下仁田・ 沼田さん一家 思い伝わり 距離縮む 仲間との絆で 定住決断

気心の知れた仲間に囲まれ食事を楽しむ沼田さん夫妻(右)。 地域の未来についても熱く語り合う

「食の伝承」を任務とする地域おこし協力隊員として昨春、下仁田町に赴任した神奈川県出身の沼田香輝(25)=同町下仁田。第1子の誕生を心待ちにしながら老舗食堂で修業している。

町中心街の居酒屋「きあい」ののれんをくぐった沼田を「いらっしゃい」と斎藤訓史(37)が笑顔で出迎えた。店に集った佐藤将司(37)は街中の理容店、斎藤明彦(35)は青果店で働く。たわいない話から町の将来まで、囲んだテーブルには話題と笑いが絶えない。沼田にとって4人の絆は、下仁田で暮らしていく決断をする大きな後押しとなった。

地域おこし協力隊員は1年ごとの更新制で、最長3年。「正直、定住できるか迷いはあった」というのが素直な気持ちだった。実際、赴任した自治体を去る隊員もいる。「本当に定住するのだろうか」という周囲の雰囲気を感じ、町民との距離を測りあぐねていた時期もあった。

複雑な思いを抱きながらも、老舗食堂「一番」の味を習得しようと、名物のギョーザやタンメン作りに情熱を傾けた。町民にとっての思い出の味を守ろうと、町外から若者がやってきたことはすぐに伝わった。一番へ食事に行った地元生まれの佐藤は、懸命に下仁田の味と向き合う沼田の姿が印象に残ったという。地元の味を伝えていく思いの強さが、町民との距離を縮めていった。

4人は携帯電話の無料通信アプリ「LINE(ライン)」でグループを作り、情報を共有したり飲み会の約束をしたりしている。
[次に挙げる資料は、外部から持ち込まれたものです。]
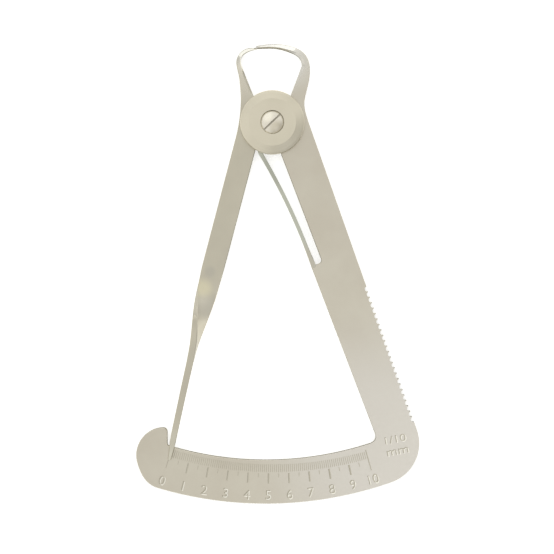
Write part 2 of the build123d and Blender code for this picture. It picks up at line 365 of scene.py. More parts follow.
# The numerals are struck with steel punches. Each stroke is cut twice, a little apart: its upper-left side
# is painted darker as painted shade, its lower-right side painted lighter as a painted highlight.
PAINTED_SHADE_STROKE_STEEL = SteelFinish(
    "struck_stainless_painted_shade_side", "#c4beac", "#beb8a6", roughness=0.42, roughness_swing=0.04,
    grain=Grain.TUMBLED, grain_size=0.4, grain_depth=0.5,
)
PAINTED_HIGHLIGHT_STROKE_STEEL = SteelFinish(
    "struck_stainless_painted_highlight_side", "#f5f1e3", "#efebdd", roughness=0.34, roughness_swing=0.04,
    grain=Grain.TUMBLED, grain_size=0.4, grain_depth=0.5,
)
# Turned stainless cap: rings from the lathe tool, softened by tumbling, a little brighter than the sheet.
# The rings are drawn at 0.7 mm, as the real feed of under a tenth doesn't show.
CAP_STEEL = SteelFinish(
    "turned_stainless_cap", "#dbd4bf", "#d6cfba", roughness=0.36, roughness_swing=0.02,
    grain=Grain.TURNED, grain_size=0.7, grain_depth=2.2,
)
# The slot of the screw and the floor of the cap's recess are rougher, and their darker colour is painted
# shade in these hollows.
HOLLOW_SHADE_STEEL = SteelFinish(
    "steel_slot_painted_shade", "#cdc7b8", "#c3bdae", roughness=0.5, roughness_swing=0.05,
    grain=Grain.TUMBLED, grain_size=0.4, grain_depth=0.8,
)
# Turned and polished screw: the smoothest surface. Its dome shows the lamps' highlight, with a painted
# highlight added at its upper left and painted shade at its lower right.
SCREW_STEEL = SteelFinish(
    "polished_stainless_screw", "#ebe5d5", "#e5dfcf", roughness=0.33, roughness_swing=0.02,
    grain=Grain.TURNED, grain_size=0.5, grain_depth=0.3, wear=(SCREW_PAINTED_HIGHLIGHT, SCREW_PAINTED_SHADE),
)


@dataclass
class Groove:
    """A straight engraved line with sloped walls, along a radius of the scale."""

    angle: float                # from straight down
    start: float
    end: float
    width: float
    depth: float

    def cut(self, shape: bmesh.types.BMesh) -> None:
        """Add the wedge that this line is cut with.

        Args:
            shape: the mesh that gathers the cutters.
        """
        turn = math.radians(self.angle)
        along = Vector((math.sin(turn), -math.cos(turn), 0))
        taper = self.depth
        # The wedge rises as far over the face as it goes in, so at its top it is twice as wide as the line.
        top = SHEET + self.depth
        wide = Vector((math.cos(turn), math.sin(turn), 0)) * self.width
        corners = [
            along * (self.start - taper) - wide + Vector((0, 0, top)),
            along * (self.start - taper) + wide + Vector((0, 0, top)),
            along * (self.end + taper) + wide + Vector((0, 0, top)),
            along * (self.end + taper) - wide + Vector((0, 0, top)),
            along * (self.start + taper) + Vector((0, 0, SHEET - self.depth)),
            along * (self.end - taper) + Vector((0, 0, SHEET - self.depth)),
        ]
        verts = [shape.verts.new(corner * MM) for corner in corners]
        for loop in ((0, 1, 2, 3), (1, 0, 4), (3, 2, 5), (2, 1, 4, 5), (0, 3, 5, 4)):
            shape.faces.new([verts[i] for i in loop])


@dataclass(frozen=True)
class StrokeSide:
    """One side of the strokes of a struck numeral."""

    finish: SteelFinish
    shift: tuple[float, float]  # of this side from the middle of the stroke
    steepness: float            # depth of its walls over their width


# The first side carries painted shade, the second a painted highlight.
STROKE_SIDES = (
    StrokeSide(PAINTED_SHADE_STROKE_STEEL, (-0.09, 0.06), 0.8),
    StrokeSide(PAINTED_HIGHLIGHT_STROKE_STEEL, (0.1, -0.07), 0.75),
)


@dataclass(frozen=True)
class Word:
    """A numeral or a part of the unit, struck into the scale."""

    text: str
    angle: float                # of its middle, from straight down
    radius: float               # of its middle, from the pivot
    height: float               # of a numeral
    wall: float                 # width of a stroke's walls over that height
    tilt: float = 0.0           # turn from its radius
    stretch: float = 1.0        # how much wider it is than the typeface


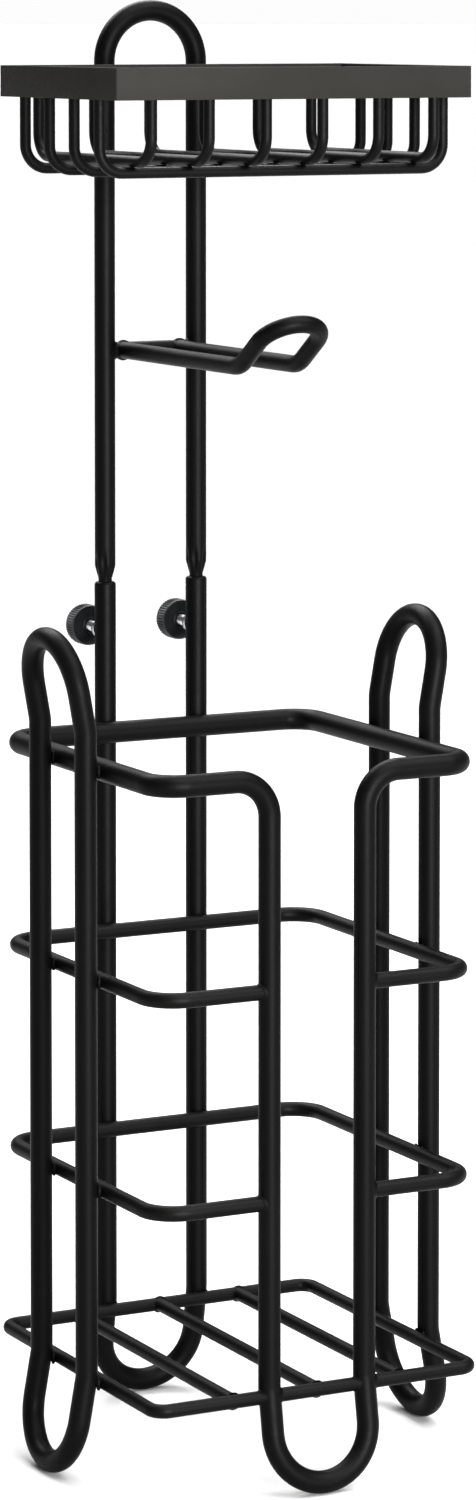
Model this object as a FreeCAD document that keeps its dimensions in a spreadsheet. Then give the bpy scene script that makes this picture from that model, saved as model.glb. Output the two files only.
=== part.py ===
import FreeCAD, Part
import math
import os

# Free-standing toilet paper holder: a welded tube basket on four looped feet, a height-adjustable
# pole frame plugged into its two back posts, a roll arm, a wire tray and two thumb screws.
# Millimetres. Origin on the floor under the middle of the basket, X right, Y to the back, Z up.

Vector = FreeCAD.Vector
doc = FreeCAD.newDocument("toilet_paper_holder")

driving = {
    # basket tubes
    "tubeDia": 12.0,
    "tubeBore": 9.6,
    "loopHalfPitch": 28.5,
    "rimHalfWidth": 92.5,
    "rimHalfDepth": 93.5,
    "rimHeight": 382.0,
    "rimCornerRadius": 16.0,
    "frontBendRadius": 20.0,
    "footKink": 57.5,
    "crownKink": 403.0,
    "splayAngle": 10.2,
    "kinkRadius": 20.0,
    "sideLoopTop": 456.5,
    "seamHeight": 220.0,
    # basket wires
    "ringDia": 8.4,
    "baseRingDia": 7.4,
    "ringPitch": 112.5,
    "baseHeight": 53.5,
    "ringCornerRadius": 18.0,
    "baseCornerRadius": 8.0,
    "floorBarPitch": 50.0,
    # back posts and the spigots that slide in them
    "postTop": 465.5,
    "mouthBore": 7.8,
    "mouthDepth": 12.0,
    "mouthRound": 1.8,
    # pole frame
    "poleDia": 11.6,
    "poleBore": 9.2,
    "poleTop": 790.5,
    "spigotDia": 7.6,
    "spigotBore": 5.6,
    "spigotLength": 90.0,
    "neckGap": 2.0,
    "shoulderLength": 7.0,
    # roll arm
    "armDia": 9.4,
    "armHeight": 595.0,
    "armHalfPitch": 17.5,
    "armReach": 144.0,
    "armBendRadius": 20.5,
    "armRise": 34.3,
    "armTipLength": 43.0,
    # tray
    "trayHalfWidth": 106.0,
    "trayFront": -70.2,
    "trayBack": 75.2,
    "trayTop": 755.0,
    "bandHeight": 17.0,
    "bandThickness": 1.5,
    "trayWireDia": 6.0,
    "trayDepth": 58.5,
    "trayWireBend": 13.0,
    "crossWirePitch": 33.7,
    "longWirePitch": 30.8,
    "standoffDia": 8.0,
    # thumb screws
    "screwHeight": 438.5,
    "screwDia": 6.0,
    "screwHoleDia": 6.1,
    "screwTipGap": 0.3,
    "insertDia": 9.0,
    "insertFlangeDia": 11.0,
    "insertFlange": 1.2,
    "knobDia": 23.0,
    "knobThickness": 9.5,
    "knobSetback": 19.0,
    "knobFlutes": 30.0,
    "knobFluteDia": 1.6,
    "knobFluteDepth": 0.45,
    "knobChamfer": 0.8,
    "studSunk": 5.0,
}
sheet = doc.addObject("Spreadsheet::Sheet", "sizes")
for row, (name, value) in enumerate(driving.items(), start=1):
    cell = "A%d" % row
    sheet.set(cell, str(value))
    sheet.setAlias(cell, name)
doc.recompute()


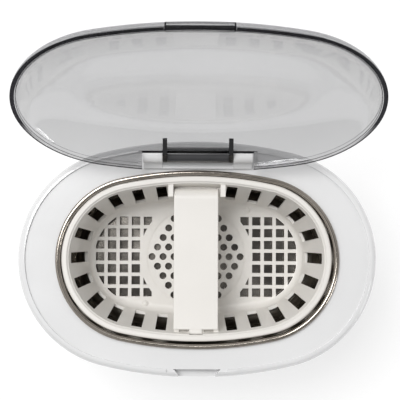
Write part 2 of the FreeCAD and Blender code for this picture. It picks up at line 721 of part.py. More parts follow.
def bridge_seats(guide_top):
    """Two guides and a shelf at the rear and a ledge at the front, which hold the bridge."""
    ledge_top = BRIDGE_TOP - BRIDGE_T - BRIDGE_SEAT_GAP
    shelf_top = ledge_top - BRIDGE_DROP
    ledge_y = (BRIDGE_FRONT_Y + LEDGE_SPAN[0], BRIDGE_FRONT_Y + LEDGE_SPAN[1])
    seats = [
        box((-GUIDE_X[1], GUIDE_X[1]), GUIDE_Y, (shelf_top - SHELF_H, shelf_top)),
        box((-BRIDGE_HALF, BRIDGE_HALF), ledge_y, (ledge_top - SHELF_H, ledge_top)),
    ]
    for side in (-1, 1):
        x = sorted((side * GUIDE_X[0], side * GUIDE_X[1]))
        seats.append(box(x, GUIDE_Y, (shelf_top - SHELF_H, guide_top + 1)))
    return fused(seats)


def bridge_slots():
    """The notch in the rim for the bridge's tongue, and a drain slot each side of it."""
    floor = BRIDGE_TOP - BRIDGE_T - BRIDGE_SEAT_GAP
    half = TONGUE_HALF + TONGUE_CLEAR
    tongue_y = (BRIDGE_FRONT_Y - TONGUE_OUT - TONGUE_CLEAR, BRIDGE_FRONT_Y)
    cuts = [box((-half, half), tongue_y, (floor, BASKET_TOP + 1))]
    for side in (-1, 1):
        x = sorted((side * DRAIN_X[0], side * DRAIN_X[1]))
        cuts.append(box(x, DRAIN_Y, (floor - SHELF_H - 1, BASKET_TOP - 1)))
    return fused(cuts)


def basket_bowl():
    """The basket's solid outside, and the hollow in it with the step at the flange's inner edge."""
    low = BASKET_FLOOR_Z - BASKET_T
    inner_top = inset(BASKET_RIM, BASKET_FLANGE)
    inner_floor = inset(inner_top, BASKET_DRAW_IN)
    outer_top, outer_floor = inset(inner_top, -BASKET_T), inset(inner_floor, -BASKET_T)
    outer = oval_taper(outer_floor, low, outer_top, BASKET_TOP, BASKET_Y)
    outer = outer.makeFillet(BASKET_FLOOR_R + BASKET_T, top_edges(outer, low))
    flange = oval_slab(BASKET_RIM, BASKET_TOP - BASKET_FLANGE_H, BASKET_TOP, BASKET_Y)
    flange = flange.makeFillet(BASKET_FLANGE_R, top_edges(flange, BASKET_TOP))
    over = BASKET_TOP + 0.01
    hollow = oval_taper(inner_floor, BASKET_FLOOR_Z, inner_top, over, BASKET_Y)
    hollow = hollow.makeFillet(BASKET_FLOOR_R, top_edges(hollow, BASKET_FLOOR_Z))
    width, depth = BASKET_STEP
    step = oval_taper(inner_top, BASKET_TOP - depth, inset(inner_top, -width), over, BASKET_Y)
    return fused([outer, flange]), fused([hollow, step])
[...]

フットサル仲間でもある斎藤明彦は「負けたくない気持ちがアグレッシブなプレーに表れている」と、付き合っていくうちに感じた沼田が店では見せない一面も語った。

昨年12月末、妻、優希(29)の妊娠が分かった。伊勢崎出身で、下仁田へ移住して居酒屋を始めた斎藤訓史はとりわけ喜んだ。「自分を重ね合わせた。沼ちゃんの頑張りは本当にうれしいよ。産まれたらバーベキューをしよう」と誕生を心待ちにしている。

町と隊員の更新をした2月、沼田は下仁田への定住の意思を固めた。8月に生まれる新しい命は、この町で育んでいく。優希と話すのは「とにかく元気に大きくなってくれる事が第一」。町のことを一緒に考える大切な仲間がそばにいてくれる。育児もうまくいきそうな気がする。